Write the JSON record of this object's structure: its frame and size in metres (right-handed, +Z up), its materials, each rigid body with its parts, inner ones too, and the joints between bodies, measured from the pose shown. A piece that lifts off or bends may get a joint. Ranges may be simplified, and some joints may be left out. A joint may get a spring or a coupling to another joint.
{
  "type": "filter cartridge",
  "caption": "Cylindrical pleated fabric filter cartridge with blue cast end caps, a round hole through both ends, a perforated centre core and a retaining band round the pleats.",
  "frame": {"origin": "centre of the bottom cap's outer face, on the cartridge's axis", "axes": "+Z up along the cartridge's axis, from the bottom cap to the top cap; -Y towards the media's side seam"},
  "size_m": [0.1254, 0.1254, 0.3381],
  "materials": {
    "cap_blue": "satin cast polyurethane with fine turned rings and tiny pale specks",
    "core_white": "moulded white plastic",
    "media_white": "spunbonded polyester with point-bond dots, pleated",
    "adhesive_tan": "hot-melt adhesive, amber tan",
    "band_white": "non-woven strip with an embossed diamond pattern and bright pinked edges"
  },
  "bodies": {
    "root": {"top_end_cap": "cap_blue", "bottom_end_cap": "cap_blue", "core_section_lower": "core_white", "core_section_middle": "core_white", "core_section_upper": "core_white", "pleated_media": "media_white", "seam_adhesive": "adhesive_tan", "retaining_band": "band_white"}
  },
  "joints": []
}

· · · · · · ·

● INSTRUCTIONS TO FOLLOW
Reproduce the material exactly, with every line intact.

● SOLUTION FOR THIS TASK
Write the JSON record of this object's structure: its frame and size in metres (right-handed, +Z up), its materials, each rigid body with its parts, inner ones too, and the joints between bodies, measured from the pose shown. A piece that lifts off or bends may get a joint. Ranges may be simplified, and some joints may be left out. A joint may get a spring or a coupling to another joint.
{
  "type": "filter cartridge",
  "caption": "Cylindrical pleated fabric filter cartridge with blue cast end caps, a round hole through both ends, a perforated centre core and a retaining band round the pleats.",
  "frame": {"origin": "centre of the bottom cap's outer face, on the cartridge's axis", "axes": "+Z up along the cartridge's axis, from the bottom cap to the top cap; -Y towards the media's side seam"},
  "size_m": [0.1254, 0.1254, 0.3381],
  "materials": {
    "cap_blue": "satin cast polyurethane with fine turned rings and tiny pale specks",
    "core_white": "moulded white plastic",
    "media_white": "spunbonded polyester with point-bond dots, pleated",
    "adhesive_tan": "hot-melt adhesive, amber tan",
    "band_white": "non-woven strip with an embossed diamond pattern and bright pinked edges"
  },
  "bodies": {
    "root": {"top_end_cap": "cap_blue", "bottom_end_cap": "cap_blue", "core_section_lower": "core_white", "core_section_middle": "core_white", "core_section_upper": "core_white", "pleated_media": "media_white", "seam_adhesive": "adhesive_tan", "retaining_band": "band_white"}
  },
  "joints": []
}